— start GIVEN DATA —

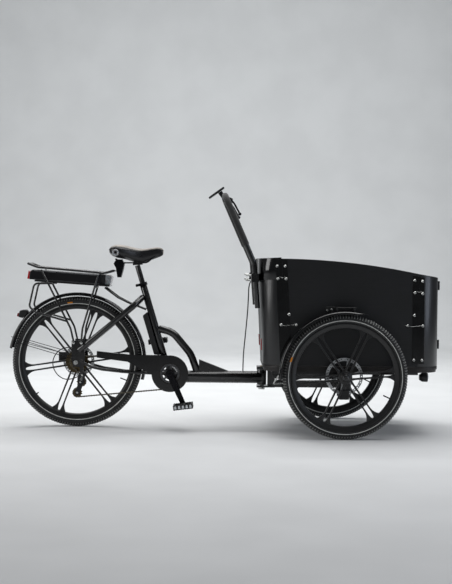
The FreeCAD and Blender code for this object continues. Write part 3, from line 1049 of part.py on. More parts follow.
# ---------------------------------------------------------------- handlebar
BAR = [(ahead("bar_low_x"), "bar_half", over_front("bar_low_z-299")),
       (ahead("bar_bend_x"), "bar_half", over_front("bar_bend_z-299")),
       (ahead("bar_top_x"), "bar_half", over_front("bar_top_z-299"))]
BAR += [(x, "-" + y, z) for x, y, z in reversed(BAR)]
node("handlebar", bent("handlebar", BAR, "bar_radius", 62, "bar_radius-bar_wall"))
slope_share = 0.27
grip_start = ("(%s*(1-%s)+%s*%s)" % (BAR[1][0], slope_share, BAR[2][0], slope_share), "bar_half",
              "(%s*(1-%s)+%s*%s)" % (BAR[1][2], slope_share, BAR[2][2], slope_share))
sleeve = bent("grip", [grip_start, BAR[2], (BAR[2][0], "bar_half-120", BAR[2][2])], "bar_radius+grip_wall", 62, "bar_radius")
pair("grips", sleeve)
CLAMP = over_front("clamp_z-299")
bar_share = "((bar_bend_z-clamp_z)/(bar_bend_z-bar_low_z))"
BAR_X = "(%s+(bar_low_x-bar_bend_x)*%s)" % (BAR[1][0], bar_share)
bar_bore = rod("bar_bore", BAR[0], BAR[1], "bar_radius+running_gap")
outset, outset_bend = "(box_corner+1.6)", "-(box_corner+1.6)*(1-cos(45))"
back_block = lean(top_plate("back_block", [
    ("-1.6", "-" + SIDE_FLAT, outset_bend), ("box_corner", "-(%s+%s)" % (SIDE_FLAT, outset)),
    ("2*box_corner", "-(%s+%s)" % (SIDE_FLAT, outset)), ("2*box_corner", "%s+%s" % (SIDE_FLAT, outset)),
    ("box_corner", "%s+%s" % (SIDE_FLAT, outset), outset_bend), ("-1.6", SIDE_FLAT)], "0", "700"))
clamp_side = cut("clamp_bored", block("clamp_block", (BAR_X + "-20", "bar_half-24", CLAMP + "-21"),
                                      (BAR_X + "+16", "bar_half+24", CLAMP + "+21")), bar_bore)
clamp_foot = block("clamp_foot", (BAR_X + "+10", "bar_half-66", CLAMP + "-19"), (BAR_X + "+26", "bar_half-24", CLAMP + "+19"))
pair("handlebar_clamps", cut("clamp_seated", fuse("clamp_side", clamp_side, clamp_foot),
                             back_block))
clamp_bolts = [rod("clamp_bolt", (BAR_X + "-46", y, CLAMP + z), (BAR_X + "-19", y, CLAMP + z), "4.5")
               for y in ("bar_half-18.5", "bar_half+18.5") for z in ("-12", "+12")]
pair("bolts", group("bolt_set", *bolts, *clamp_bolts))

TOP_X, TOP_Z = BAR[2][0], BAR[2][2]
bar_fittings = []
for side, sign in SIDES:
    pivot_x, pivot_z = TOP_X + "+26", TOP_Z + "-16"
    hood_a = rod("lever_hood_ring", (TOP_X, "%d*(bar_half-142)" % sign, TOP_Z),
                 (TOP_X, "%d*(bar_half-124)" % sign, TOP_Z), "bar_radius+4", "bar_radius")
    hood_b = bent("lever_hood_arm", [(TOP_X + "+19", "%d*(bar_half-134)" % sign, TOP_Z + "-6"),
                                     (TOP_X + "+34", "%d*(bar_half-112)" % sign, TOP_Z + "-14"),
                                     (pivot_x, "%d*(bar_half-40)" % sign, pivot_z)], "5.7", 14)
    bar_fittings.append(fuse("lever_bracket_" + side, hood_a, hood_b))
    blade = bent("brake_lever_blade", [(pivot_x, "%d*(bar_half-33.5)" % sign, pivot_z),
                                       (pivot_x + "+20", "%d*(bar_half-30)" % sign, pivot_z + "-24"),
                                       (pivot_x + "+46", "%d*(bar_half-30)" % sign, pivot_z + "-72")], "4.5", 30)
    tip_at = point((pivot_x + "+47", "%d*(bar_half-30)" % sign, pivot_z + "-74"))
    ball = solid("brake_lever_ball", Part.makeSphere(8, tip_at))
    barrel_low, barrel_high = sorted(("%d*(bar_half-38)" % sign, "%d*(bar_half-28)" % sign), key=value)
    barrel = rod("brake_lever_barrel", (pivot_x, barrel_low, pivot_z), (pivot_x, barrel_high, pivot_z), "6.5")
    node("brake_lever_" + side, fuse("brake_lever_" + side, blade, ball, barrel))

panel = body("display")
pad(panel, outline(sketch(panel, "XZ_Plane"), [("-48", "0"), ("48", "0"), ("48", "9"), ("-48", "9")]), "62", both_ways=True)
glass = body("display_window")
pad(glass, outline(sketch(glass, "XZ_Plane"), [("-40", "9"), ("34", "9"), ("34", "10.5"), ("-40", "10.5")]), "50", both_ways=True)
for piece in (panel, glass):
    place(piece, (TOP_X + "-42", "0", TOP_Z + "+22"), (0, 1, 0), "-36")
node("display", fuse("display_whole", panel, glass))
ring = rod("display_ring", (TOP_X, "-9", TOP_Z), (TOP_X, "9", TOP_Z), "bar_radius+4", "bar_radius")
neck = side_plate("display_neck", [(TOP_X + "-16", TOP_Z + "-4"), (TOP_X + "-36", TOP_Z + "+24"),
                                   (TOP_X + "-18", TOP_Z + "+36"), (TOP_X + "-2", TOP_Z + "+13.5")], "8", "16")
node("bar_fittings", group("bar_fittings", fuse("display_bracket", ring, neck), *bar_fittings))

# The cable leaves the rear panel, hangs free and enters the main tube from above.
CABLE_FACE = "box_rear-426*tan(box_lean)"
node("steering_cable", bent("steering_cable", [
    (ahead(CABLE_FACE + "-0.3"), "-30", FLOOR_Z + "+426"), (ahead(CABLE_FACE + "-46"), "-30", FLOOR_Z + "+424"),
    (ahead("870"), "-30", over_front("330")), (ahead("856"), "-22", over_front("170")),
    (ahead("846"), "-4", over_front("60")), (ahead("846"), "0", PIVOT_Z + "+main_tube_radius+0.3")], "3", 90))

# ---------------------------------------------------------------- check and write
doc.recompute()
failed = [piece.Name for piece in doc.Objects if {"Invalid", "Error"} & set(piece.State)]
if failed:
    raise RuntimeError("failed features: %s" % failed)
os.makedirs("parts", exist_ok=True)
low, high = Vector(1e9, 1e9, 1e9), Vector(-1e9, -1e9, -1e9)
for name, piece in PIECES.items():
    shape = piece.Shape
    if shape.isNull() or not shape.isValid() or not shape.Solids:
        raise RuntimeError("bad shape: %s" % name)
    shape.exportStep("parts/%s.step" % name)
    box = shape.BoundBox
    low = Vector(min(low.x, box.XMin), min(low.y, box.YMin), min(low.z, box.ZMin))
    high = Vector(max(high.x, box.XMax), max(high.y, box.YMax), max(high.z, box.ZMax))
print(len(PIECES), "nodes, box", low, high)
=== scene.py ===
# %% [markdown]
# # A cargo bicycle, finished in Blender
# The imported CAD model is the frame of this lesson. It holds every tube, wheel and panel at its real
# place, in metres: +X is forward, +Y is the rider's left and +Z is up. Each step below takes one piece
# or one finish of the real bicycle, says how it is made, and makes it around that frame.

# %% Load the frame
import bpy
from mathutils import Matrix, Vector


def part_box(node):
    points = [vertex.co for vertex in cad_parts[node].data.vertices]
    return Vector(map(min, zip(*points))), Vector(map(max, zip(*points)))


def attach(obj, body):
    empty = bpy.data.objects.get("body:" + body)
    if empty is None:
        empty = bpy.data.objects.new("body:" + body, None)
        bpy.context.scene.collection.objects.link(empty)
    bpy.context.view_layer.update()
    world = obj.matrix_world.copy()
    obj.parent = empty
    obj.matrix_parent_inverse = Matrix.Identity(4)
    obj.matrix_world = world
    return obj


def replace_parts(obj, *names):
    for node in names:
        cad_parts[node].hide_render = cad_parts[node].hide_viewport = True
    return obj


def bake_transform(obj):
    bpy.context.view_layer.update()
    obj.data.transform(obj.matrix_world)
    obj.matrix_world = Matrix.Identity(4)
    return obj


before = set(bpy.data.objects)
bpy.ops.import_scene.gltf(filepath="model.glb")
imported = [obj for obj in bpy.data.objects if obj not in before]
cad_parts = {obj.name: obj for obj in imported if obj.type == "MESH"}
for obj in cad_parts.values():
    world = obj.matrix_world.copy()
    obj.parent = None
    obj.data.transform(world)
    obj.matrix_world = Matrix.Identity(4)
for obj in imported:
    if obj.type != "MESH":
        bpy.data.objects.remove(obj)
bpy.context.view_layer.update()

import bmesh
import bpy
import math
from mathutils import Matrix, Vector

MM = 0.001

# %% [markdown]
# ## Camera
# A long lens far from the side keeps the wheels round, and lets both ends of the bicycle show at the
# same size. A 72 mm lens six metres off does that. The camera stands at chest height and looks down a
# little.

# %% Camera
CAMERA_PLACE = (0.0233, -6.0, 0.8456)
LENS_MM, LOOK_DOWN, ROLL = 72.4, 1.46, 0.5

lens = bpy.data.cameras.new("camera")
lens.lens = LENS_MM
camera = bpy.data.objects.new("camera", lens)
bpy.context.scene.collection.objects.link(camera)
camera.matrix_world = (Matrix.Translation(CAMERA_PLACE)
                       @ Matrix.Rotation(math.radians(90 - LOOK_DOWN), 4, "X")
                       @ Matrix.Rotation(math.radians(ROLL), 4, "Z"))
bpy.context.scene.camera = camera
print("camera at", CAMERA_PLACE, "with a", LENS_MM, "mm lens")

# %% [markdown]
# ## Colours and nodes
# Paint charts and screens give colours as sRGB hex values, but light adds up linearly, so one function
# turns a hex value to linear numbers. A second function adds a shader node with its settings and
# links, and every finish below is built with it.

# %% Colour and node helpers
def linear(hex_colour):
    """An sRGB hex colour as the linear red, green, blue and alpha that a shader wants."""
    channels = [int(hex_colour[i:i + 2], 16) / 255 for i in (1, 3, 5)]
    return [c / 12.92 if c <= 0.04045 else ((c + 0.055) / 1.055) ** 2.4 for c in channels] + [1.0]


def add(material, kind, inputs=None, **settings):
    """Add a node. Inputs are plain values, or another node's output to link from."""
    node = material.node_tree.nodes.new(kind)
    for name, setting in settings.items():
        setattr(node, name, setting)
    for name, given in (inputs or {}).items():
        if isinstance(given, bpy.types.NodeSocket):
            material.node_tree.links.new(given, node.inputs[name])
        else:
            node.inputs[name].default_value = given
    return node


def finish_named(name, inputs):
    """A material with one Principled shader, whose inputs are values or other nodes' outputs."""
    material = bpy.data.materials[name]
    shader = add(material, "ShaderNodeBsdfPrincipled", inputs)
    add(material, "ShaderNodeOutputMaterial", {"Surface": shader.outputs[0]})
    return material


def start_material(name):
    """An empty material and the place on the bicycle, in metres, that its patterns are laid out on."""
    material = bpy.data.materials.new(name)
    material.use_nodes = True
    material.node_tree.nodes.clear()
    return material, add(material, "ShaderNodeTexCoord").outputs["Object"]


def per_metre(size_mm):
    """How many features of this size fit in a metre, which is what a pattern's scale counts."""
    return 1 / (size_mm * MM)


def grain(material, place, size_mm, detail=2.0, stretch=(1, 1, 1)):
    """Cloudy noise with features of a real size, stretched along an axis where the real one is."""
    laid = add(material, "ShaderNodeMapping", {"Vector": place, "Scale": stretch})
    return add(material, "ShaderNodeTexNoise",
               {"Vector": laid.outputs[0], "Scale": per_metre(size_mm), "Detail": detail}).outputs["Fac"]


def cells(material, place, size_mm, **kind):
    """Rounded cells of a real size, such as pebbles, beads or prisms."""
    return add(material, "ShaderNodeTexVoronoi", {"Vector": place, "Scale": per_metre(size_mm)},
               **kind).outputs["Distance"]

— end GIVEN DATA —

■ WRITTEN EXERCISE ■
Write down only how many lines in the listing contain the word "Blender".

■ THE COMPLETED TASK ■
2